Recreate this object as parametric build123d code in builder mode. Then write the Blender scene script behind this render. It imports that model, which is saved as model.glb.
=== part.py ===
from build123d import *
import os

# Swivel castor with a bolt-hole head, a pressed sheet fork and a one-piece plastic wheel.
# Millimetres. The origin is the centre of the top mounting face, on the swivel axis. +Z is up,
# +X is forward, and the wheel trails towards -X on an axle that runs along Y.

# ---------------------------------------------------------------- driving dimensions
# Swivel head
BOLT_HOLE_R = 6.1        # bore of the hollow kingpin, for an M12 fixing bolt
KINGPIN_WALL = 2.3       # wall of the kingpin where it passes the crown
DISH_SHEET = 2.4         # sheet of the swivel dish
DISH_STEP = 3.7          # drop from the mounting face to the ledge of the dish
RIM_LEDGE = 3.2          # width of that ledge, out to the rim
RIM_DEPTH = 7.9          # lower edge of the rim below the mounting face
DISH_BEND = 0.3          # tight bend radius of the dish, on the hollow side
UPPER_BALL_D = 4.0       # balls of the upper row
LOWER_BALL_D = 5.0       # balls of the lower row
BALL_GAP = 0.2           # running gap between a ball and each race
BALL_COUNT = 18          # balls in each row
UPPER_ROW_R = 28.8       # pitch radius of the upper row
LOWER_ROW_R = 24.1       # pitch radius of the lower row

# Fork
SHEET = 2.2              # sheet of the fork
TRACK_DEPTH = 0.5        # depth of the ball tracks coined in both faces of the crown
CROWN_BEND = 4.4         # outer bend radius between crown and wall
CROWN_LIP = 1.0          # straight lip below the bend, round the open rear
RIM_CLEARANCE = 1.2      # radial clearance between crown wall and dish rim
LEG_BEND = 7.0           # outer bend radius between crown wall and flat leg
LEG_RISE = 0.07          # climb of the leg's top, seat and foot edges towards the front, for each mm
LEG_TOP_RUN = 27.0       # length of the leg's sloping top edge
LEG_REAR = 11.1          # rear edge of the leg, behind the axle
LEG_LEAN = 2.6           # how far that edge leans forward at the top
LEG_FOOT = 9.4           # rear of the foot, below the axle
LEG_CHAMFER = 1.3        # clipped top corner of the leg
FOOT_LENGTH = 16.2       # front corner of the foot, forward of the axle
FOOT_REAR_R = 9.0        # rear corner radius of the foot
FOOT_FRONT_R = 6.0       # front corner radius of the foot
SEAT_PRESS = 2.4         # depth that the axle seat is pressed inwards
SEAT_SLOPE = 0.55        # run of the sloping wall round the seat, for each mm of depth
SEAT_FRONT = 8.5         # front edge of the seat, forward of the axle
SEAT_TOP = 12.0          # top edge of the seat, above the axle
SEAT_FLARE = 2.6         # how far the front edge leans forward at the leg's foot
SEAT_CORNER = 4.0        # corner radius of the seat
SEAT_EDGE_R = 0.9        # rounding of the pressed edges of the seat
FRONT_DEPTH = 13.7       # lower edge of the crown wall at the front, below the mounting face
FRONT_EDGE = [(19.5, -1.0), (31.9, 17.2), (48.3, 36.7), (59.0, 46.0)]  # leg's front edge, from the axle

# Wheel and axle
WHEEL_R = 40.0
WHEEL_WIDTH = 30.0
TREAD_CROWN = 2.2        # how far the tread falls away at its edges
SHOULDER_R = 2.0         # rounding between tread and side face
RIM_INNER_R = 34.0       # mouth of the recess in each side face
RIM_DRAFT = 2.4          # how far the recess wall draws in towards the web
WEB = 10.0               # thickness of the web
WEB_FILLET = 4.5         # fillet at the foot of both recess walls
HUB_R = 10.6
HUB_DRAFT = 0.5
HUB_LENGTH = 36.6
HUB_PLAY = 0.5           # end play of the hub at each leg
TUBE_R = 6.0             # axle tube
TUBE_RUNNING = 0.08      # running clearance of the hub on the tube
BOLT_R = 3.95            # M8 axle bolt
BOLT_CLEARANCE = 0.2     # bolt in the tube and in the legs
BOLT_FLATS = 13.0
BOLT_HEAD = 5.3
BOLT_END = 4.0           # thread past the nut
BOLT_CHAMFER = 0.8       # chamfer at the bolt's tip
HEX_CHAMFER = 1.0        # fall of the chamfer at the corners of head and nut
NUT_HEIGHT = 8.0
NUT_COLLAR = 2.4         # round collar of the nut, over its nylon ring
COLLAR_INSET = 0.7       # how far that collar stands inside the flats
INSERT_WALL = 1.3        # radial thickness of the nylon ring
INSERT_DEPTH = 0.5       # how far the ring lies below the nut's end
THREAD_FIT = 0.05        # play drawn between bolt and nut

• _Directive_
Repeat every line of the material exactly as given.

• _Correct answer_
Recreate this object as parametric build123d code in builder mode. Then write the Blender scene script behind this render. It imports that model, which is saved as model.glb.
=== part.py ===
from build123d import *
import os

# Swivel castor with a bolt-hole head, a pressed sheet fork and a one-piece plastic wheel.
# Millimetres. The origin is the centre of the top mounting face, on the swivel axis. +Z is up,
# +X is forward, and the wheel trails towards -X on an axle that runs along Y.

# ---------------------------------------------------------------- driving dimensions
# Swivel head
BOLT_HOLE_R = 6.1        # bore of the hollow kingpin, for an M12 fixing bolt
KINGPIN_WALL = 2.3       # wall of the kingpin where it passes the crown
DISH_SHEET = 2.4         # sheet of the swivel dish
DISH_STEP = 3.7          # drop from the mounting face to the ledge of the dish
RIM_LEDGE = 3.2          # width of that ledge, out to the rim
RIM_DEPTH = 7.9          # lower edge of the rim below the mounting face
DISH_BEND = 0.3          # tight bend radius of the dish, on the hollow side
UPPER_BALL_D = 4.0       # balls of the upper row
LOWER_BALL_D = 5.0       # balls of the lower row
BALL_GAP = 0.2           # running gap between a ball and each race
BALL_COUNT = 18          # balls in each row
UPPER_ROW_R = 28.8       # pitch radius of the upper row
LOWER_ROW_R = 24.1       # pitch radius of the lower row

# Fork
SHEET = 2.2              # sheet of the fork
TRACK_DEPTH = 0.5        # depth of the ball tracks coined in both faces of the crown
CROWN_BEND = 4.4         # outer bend radius between crown and wall
CROWN_LIP = 1.0          # straight lip below the bend, round the open rear
RIM_CLEARANCE = 1.2      # radial clearance between crown wall and dish rim
LEG_BEND = 7.0           # outer bend radius between crown wall and flat leg
LEG_RISE = 0.07          # climb of the leg's top, seat and foot edges towards the front, for each mm
LEG_TOP_RUN = 27.0       # length of the leg's sloping top edge
LEG_REAR = 11.1          # rear edge of the leg, behind the axle
LEG_LEAN = 2.6           # how far that edge leans forward at the top
LEG_FOOT = 9.4           # rear of the foot, below the axle
LEG_CHAMFER = 1.3        # clipped top corner of the leg
FOOT_LENGTH = 16.2       # front corner of the foot, forward of the axle
FOOT_REAR_R = 9.0        # rear corner radius of the foot
FOOT_FRONT_R = 6.0       # front corner radius of the foot
SEAT_PRESS = 2.4         # depth that the axle seat is pressed inwards
SEAT_SLOPE = 0.55        # run of the sloping wall round the seat, for each mm of depth
SEAT_FRONT = 8.5         # front edge of the seat, forward of the axle
SEAT_TOP = 12.0          # top edge of the seat, above the axle
SEAT_FLARE = 2.6         # how far the front edge leans forward at the leg's foot
SEAT_CORNER = 4.0        # corner radius of the seat
SEAT_EDGE_R = 0.9        # rounding of the pressed edges of the seat
FRONT_DEPTH = 13.7       # lower edge of the crown wall at the front, below the mounting face
FRONT_EDGE = [(19.5, -1.0), (31.9, 17.2), (48.3, 36.7), (59.0, 46.0)]  # leg's front edge, from the axle

# Wheel and axle
WHEEL_R = 40.0
WHEEL_WIDTH = 30.0
TREAD_CROWN = 2.2        # how far the tread falls away at its edges
SHOULDER_R = 2.0         # rounding between tread and side face
RIM_INNER_R = 34.0       # mouth of the recess in each side face
RIM_DRAFT = 2.4          # how far the recess wall draws in towards the web
WEB = 10.0               # thickness of the web
WEB_FILLET = 4.5         # fillet at the foot of both recess walls
HUB_R = 10.6
HUB_DRAFT = 0.5
HUB_LENGTH = 36.6
HUB_PLAY = 0.5           # end play of the hub at each leg
TUBE_R = 6.0             # axle tube
TUBE_RUNNING = 0.08      # running clearance of the hub on the tube
BOLT_R = 3.95            # M8 axle bolt
BOLT_CLEARANCE = 0.2     # bolt in the tube and in the legs
BOLT_FLATS = 13.0
BOLT_HEAD = 5.3
BOLT_END = 4.0           # thread past the nut
BOLT_CHAMFER = 0.8       # chamfer at the bolt's tip
HEX_CHAMFER = 1.0        # fall of the chamfer at the corners of head and nut
NUT_HEIGHT = 8.0
NUT_COLLAR = 2.4         # round collar of the nut, over its nylon ring
COLLAR_INSET = 0.7       # how far that collar stands inside the flats
INSERT_WALL = 1.3        # radial thickness of the nylon ring
INSERT_DEPTH = 0.5       # how far the ring lies below the nut's end
THREAD_FIT = 0.05        # play drawn between bolt and nut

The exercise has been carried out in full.